Posted by Juliano Morais Barbosa

 

Randy Dyess of Solid Quality Mentors had a session and since I'd just gotten a copy of Grant Fritchey's book with the same name, I wanted to check it out.

There are 3 types of plans: graphical, text, and XML.

Graphical is cool, looks good, but it doesn't have enough information and once you are in a non-trivial situation, you have to scroll around and it's hard to hold all that information in your mind.

Text plans are what you need to learn to read. Especially in grid mode, we deal with this format for data all the time, so this makes lots of sense for many DBAs, so spend some time working on this. Once you get used to reading text plans, likely this will be your preferred method.
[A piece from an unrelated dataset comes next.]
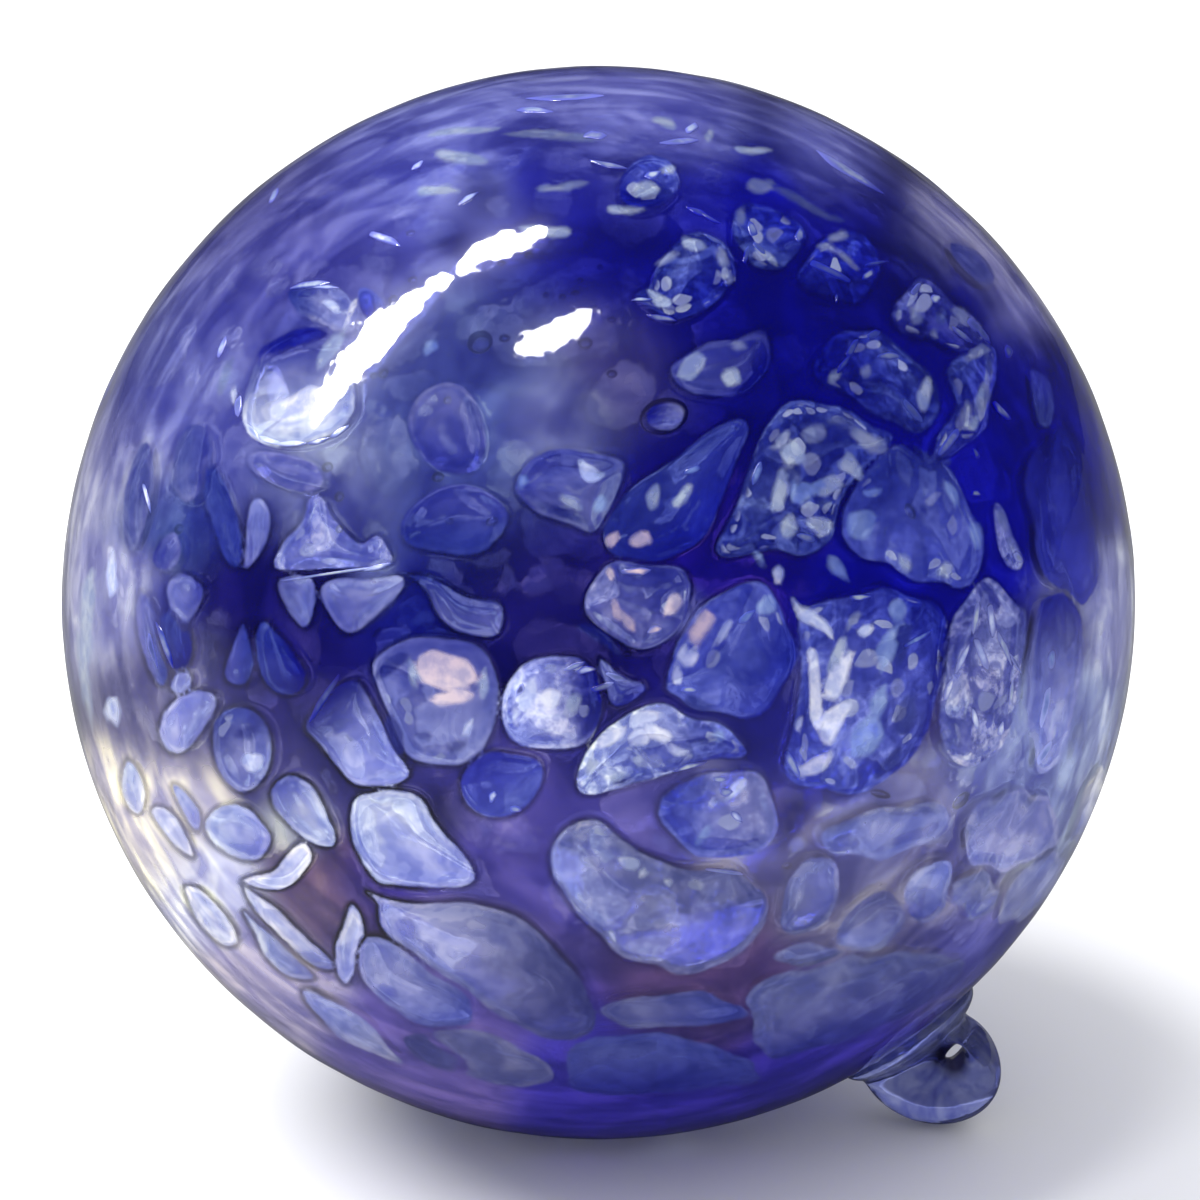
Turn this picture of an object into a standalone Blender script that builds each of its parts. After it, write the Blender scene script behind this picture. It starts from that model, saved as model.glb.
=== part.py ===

XML - Also hard to read, perhaps need to know XQuery, might be worth learning if you want to know more about XML. Randy doesn't like this, but I think it's worth reading about XML a bit and learning how it works since I think we'll have this data around for a long time. However reading XML isn't easy as things lik whitespace and other characters are encoded. Therefore it's not "human readable" and needs to be consumed by something. However XQuery should help here.

All plans can generate estimated or actual plans. Sometims you can't get actuals since it would be hours to execute the query, or you can't run it on the production system and need to know, or have a good idea of what's happening. Estimated plans help here, but they are not guarenteed to be the same as the actual plan.

One problem with estimated plans is temporary tables. You might need to comment one out to get the plan, and it might not be a good representation of the final plan. If you create a permanent work table and remove it, the same thing happens.

Text Plans

In the text plans, follow the parent column in your plan. It contains numbers, and the highest number happens first. The recommendation is to start tuning with the highest numbers, tuning there first since a change there will flow down to lower numbers. An observation from Randy that SQL Server seems to do the hardest or more resource intensive things first.

Options:

  • STATISTICS PROFILE ON
  • SHOWPLAN_ALL 
  • SHOWPLAN_TEXT
  • STATISTICS IO
  • STATISTICS TIME ON

Statistics IO gives you IO statistics from the query. You get more informaiton in 2008 as this has been enhanced. This is really read and scan information that you can use to determine where you might think about tuning the query. A big thing here is to try and reduce physical reads, but you need to run this a few times and be sure that the physical reads aren't the first ones to populate the cache. Once the data is in the cache, it might perform much better.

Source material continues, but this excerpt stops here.